### Objective
Copy all lines of the listing that include the string "from".

(Object modeling scripts)
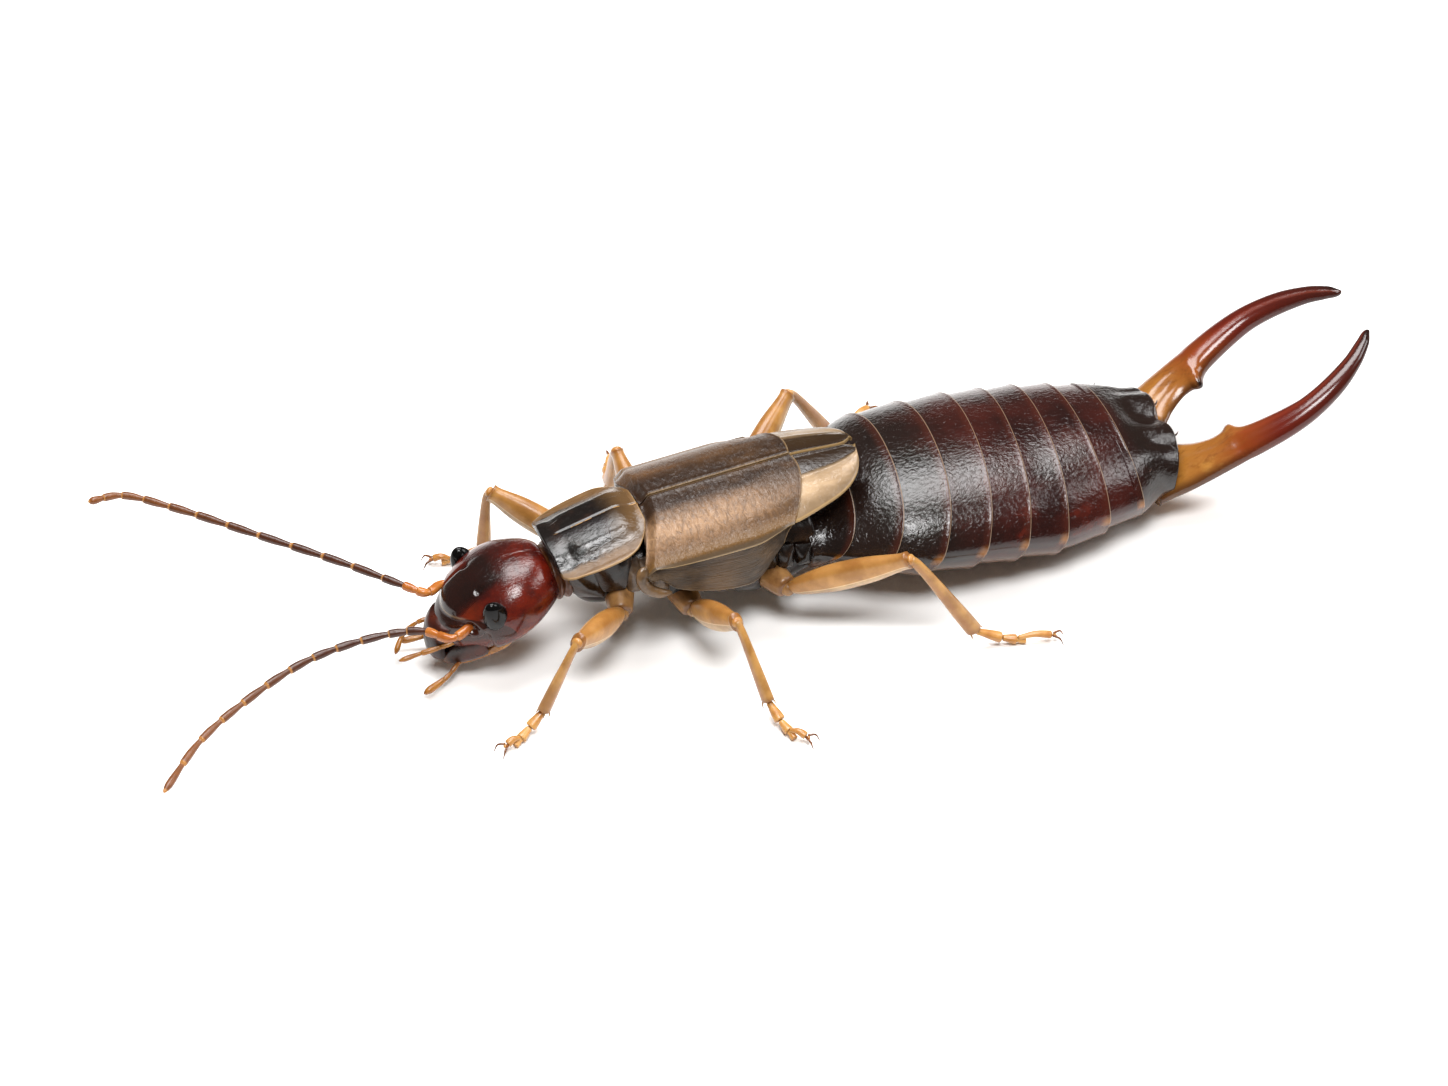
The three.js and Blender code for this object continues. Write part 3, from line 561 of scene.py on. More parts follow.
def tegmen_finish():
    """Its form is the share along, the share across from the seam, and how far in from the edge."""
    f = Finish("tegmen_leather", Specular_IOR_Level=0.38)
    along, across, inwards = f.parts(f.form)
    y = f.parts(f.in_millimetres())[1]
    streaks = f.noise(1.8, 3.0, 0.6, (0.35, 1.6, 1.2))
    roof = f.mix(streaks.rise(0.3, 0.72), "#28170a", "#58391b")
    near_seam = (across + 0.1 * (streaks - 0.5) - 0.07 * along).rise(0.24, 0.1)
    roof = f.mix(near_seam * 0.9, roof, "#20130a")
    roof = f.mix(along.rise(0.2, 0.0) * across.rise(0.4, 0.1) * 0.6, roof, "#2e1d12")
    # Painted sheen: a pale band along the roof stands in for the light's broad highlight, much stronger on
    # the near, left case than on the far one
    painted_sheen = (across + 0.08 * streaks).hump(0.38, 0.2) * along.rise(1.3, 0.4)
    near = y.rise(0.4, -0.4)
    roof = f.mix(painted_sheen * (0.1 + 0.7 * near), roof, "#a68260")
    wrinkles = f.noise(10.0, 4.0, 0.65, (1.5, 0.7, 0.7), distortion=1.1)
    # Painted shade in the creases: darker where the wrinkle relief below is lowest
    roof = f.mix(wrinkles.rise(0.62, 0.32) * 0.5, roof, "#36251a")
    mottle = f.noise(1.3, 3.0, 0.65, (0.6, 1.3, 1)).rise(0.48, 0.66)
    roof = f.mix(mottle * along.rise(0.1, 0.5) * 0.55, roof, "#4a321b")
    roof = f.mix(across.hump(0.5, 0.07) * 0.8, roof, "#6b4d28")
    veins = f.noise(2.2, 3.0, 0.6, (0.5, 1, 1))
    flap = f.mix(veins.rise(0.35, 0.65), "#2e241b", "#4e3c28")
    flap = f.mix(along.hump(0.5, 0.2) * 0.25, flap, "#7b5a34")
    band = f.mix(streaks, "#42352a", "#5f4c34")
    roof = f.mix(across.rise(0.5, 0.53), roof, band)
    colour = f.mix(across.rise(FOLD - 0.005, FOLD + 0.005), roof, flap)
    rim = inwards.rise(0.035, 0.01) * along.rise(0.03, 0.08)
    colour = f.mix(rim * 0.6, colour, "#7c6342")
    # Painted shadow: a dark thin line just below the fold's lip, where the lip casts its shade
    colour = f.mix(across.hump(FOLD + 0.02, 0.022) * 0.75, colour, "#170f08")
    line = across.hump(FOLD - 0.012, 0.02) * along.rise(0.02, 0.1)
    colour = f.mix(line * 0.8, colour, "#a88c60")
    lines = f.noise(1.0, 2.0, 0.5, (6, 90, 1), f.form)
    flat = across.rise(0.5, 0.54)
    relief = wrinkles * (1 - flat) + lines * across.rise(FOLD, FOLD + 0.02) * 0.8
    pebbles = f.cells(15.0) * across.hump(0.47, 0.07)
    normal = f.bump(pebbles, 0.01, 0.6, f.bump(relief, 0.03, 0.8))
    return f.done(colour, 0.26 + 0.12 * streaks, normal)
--
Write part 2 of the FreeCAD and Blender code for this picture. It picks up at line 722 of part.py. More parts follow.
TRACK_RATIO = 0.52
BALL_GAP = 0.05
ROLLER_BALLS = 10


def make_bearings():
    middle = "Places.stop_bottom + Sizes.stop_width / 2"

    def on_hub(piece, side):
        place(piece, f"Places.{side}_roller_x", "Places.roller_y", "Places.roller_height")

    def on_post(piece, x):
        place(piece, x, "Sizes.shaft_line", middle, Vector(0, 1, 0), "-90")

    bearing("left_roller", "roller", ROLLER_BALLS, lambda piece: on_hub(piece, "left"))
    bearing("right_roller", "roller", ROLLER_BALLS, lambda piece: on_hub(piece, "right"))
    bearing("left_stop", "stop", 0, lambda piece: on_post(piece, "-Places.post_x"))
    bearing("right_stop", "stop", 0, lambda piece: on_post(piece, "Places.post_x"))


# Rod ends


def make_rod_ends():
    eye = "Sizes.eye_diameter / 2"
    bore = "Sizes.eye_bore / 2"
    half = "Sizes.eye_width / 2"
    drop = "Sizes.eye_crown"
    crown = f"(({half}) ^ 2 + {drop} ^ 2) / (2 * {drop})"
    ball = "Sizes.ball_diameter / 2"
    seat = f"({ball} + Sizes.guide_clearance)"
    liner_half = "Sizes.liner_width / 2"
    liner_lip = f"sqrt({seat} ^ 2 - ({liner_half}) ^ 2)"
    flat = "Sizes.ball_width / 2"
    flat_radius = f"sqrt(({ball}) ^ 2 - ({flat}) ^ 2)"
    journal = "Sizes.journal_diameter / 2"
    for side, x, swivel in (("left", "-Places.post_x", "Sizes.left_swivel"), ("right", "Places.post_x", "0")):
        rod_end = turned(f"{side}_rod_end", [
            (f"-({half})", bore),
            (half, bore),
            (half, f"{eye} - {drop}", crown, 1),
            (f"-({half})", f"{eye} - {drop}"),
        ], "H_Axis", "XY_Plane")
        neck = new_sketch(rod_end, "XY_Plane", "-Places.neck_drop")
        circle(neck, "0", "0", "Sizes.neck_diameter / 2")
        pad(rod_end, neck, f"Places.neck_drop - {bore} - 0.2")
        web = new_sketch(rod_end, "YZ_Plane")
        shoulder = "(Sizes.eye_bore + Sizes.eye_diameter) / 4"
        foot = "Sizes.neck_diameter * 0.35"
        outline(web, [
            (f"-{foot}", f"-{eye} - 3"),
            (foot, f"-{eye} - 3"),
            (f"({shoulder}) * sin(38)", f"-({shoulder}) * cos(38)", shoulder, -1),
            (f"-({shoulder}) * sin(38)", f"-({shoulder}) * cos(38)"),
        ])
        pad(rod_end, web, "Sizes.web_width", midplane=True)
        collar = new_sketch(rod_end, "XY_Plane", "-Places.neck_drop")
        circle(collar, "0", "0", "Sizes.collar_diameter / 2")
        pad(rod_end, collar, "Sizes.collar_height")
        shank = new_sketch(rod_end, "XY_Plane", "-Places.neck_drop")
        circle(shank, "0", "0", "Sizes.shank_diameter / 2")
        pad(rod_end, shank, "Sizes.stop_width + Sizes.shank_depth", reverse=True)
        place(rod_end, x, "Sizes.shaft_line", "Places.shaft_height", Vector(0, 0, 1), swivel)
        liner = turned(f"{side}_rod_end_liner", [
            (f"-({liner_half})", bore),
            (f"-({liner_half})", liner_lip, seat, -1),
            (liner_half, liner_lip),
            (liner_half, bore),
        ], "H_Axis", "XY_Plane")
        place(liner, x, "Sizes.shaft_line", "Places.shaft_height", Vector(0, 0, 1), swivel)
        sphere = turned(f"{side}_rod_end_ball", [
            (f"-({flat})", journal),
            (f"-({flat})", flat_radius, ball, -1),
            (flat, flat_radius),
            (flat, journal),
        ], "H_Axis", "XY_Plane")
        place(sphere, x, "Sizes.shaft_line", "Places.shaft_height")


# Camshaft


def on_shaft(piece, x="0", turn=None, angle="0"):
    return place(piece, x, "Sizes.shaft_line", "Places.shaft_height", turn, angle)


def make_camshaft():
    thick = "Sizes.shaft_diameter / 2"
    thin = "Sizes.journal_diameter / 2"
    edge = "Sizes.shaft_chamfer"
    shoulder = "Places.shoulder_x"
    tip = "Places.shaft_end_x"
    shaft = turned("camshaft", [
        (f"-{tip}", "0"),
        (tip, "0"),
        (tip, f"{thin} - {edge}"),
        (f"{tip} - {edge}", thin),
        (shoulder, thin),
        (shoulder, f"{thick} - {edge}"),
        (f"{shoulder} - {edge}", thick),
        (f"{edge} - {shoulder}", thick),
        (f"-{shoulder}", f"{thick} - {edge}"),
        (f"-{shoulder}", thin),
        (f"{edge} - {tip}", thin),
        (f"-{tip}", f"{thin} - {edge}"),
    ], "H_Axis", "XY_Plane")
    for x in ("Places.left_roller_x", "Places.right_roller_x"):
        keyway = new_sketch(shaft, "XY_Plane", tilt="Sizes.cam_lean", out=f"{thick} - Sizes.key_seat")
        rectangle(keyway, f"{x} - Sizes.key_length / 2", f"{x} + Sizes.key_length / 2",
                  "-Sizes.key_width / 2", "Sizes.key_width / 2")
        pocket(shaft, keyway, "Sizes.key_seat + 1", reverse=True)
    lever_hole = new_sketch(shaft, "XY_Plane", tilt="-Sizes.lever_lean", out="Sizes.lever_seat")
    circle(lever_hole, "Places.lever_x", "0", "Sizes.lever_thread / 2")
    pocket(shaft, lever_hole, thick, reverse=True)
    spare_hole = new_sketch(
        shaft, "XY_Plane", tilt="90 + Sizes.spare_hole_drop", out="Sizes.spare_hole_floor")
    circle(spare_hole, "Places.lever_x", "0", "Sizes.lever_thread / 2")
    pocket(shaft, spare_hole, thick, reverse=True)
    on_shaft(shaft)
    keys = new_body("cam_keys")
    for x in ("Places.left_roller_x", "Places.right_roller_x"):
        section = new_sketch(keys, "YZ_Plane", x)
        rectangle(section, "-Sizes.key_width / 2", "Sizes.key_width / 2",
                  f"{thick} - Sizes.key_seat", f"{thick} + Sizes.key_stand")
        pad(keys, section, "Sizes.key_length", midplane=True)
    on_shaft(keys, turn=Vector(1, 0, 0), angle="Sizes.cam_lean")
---
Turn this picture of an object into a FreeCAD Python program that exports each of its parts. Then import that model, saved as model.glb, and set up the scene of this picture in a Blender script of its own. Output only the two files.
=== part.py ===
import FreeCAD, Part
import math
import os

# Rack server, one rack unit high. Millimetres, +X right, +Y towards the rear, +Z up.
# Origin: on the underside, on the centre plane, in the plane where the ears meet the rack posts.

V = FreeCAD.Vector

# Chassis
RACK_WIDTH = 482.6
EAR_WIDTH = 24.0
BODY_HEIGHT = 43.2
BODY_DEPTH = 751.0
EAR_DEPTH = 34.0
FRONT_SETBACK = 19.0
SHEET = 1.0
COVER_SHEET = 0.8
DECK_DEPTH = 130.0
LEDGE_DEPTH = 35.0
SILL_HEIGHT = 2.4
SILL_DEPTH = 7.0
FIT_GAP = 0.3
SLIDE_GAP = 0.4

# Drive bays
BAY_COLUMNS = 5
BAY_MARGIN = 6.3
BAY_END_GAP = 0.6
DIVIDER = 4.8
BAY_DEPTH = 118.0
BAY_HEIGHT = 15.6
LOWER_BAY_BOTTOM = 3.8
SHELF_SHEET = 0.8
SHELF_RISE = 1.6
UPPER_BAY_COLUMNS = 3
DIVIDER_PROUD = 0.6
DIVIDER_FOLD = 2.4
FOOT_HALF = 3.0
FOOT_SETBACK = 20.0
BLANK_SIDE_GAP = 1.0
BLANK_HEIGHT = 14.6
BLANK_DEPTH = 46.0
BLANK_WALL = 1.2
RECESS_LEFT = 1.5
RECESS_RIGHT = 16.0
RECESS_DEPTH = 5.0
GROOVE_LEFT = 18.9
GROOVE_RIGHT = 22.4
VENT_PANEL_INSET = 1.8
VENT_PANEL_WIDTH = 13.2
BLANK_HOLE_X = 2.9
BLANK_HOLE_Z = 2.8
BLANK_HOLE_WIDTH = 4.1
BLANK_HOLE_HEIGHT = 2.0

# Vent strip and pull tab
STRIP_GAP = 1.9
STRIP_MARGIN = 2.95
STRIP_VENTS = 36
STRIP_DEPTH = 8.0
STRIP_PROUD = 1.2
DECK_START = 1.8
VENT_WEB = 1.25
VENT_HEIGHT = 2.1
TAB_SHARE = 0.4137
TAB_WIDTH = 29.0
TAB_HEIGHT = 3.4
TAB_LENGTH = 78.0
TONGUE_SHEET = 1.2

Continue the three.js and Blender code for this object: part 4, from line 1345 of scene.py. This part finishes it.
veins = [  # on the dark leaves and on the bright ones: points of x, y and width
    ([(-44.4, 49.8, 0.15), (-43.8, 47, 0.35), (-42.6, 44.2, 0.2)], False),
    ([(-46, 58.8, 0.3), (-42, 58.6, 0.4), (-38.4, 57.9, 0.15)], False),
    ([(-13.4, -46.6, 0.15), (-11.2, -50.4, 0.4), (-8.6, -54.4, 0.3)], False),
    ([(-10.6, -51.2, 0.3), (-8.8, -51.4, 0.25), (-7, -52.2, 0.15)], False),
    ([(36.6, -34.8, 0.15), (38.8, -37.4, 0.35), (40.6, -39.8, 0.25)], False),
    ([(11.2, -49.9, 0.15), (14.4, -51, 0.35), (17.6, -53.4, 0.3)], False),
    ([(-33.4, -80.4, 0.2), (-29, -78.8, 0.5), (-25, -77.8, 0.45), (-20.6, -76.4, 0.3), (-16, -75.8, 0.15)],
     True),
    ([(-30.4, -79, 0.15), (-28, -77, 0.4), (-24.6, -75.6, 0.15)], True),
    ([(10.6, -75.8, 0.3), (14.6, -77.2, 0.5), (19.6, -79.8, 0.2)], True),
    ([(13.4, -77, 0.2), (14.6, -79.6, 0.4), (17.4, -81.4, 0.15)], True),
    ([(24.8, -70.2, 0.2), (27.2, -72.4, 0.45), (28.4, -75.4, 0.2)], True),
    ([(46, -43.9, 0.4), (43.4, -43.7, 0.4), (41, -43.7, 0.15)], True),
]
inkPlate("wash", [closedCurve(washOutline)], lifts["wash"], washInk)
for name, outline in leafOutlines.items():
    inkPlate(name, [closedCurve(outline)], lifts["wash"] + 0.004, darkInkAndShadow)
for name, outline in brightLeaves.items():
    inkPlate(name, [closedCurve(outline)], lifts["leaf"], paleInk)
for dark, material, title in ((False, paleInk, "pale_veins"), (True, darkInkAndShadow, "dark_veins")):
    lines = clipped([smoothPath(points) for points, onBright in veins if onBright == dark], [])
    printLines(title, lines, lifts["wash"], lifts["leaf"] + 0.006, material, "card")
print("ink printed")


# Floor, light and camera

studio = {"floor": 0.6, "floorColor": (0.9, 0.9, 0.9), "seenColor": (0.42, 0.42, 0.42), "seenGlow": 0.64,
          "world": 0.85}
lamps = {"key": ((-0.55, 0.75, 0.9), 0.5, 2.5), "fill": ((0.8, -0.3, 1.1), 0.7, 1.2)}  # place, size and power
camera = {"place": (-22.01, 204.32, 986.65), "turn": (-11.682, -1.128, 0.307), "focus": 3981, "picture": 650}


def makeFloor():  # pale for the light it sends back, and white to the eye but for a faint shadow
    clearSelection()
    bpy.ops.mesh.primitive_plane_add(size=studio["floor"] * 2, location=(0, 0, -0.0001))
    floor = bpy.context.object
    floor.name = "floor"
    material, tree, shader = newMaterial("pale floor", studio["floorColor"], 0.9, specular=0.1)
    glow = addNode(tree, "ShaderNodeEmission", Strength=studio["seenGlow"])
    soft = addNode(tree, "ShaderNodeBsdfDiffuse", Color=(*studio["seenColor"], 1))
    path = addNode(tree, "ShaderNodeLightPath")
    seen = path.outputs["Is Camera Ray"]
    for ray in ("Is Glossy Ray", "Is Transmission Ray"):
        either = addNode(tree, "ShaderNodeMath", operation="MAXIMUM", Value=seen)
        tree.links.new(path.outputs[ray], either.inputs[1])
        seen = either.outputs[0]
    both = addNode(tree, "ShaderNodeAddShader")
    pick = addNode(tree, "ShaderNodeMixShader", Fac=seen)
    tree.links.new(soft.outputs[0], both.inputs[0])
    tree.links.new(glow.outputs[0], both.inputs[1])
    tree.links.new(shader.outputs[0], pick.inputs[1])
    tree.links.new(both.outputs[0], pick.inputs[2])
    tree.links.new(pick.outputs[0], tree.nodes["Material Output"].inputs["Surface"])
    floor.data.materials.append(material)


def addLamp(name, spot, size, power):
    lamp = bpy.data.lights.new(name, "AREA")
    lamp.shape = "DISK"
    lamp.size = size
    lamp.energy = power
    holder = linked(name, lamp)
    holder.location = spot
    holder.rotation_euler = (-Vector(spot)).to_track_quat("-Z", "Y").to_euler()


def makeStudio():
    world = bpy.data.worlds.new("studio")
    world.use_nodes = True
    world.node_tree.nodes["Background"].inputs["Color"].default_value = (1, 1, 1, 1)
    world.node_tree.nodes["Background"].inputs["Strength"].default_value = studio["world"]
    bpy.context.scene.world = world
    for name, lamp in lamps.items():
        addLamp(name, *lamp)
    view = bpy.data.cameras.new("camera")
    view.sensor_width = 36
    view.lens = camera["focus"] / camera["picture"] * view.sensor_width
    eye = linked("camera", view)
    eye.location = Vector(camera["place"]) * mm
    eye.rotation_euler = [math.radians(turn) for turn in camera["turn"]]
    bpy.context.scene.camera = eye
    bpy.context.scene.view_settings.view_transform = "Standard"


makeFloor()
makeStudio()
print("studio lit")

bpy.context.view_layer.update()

### Expected answer
The three.js and Blender code for this object continues. Write part 3, from line 561 of scene.py on. More parts follow.
    """Its form is the share along, the share across from the seam, and how far in from the edge."""
Continue the three.js and Blender code for this object: part 4, from line 1345 of scene.py. This part finishes it.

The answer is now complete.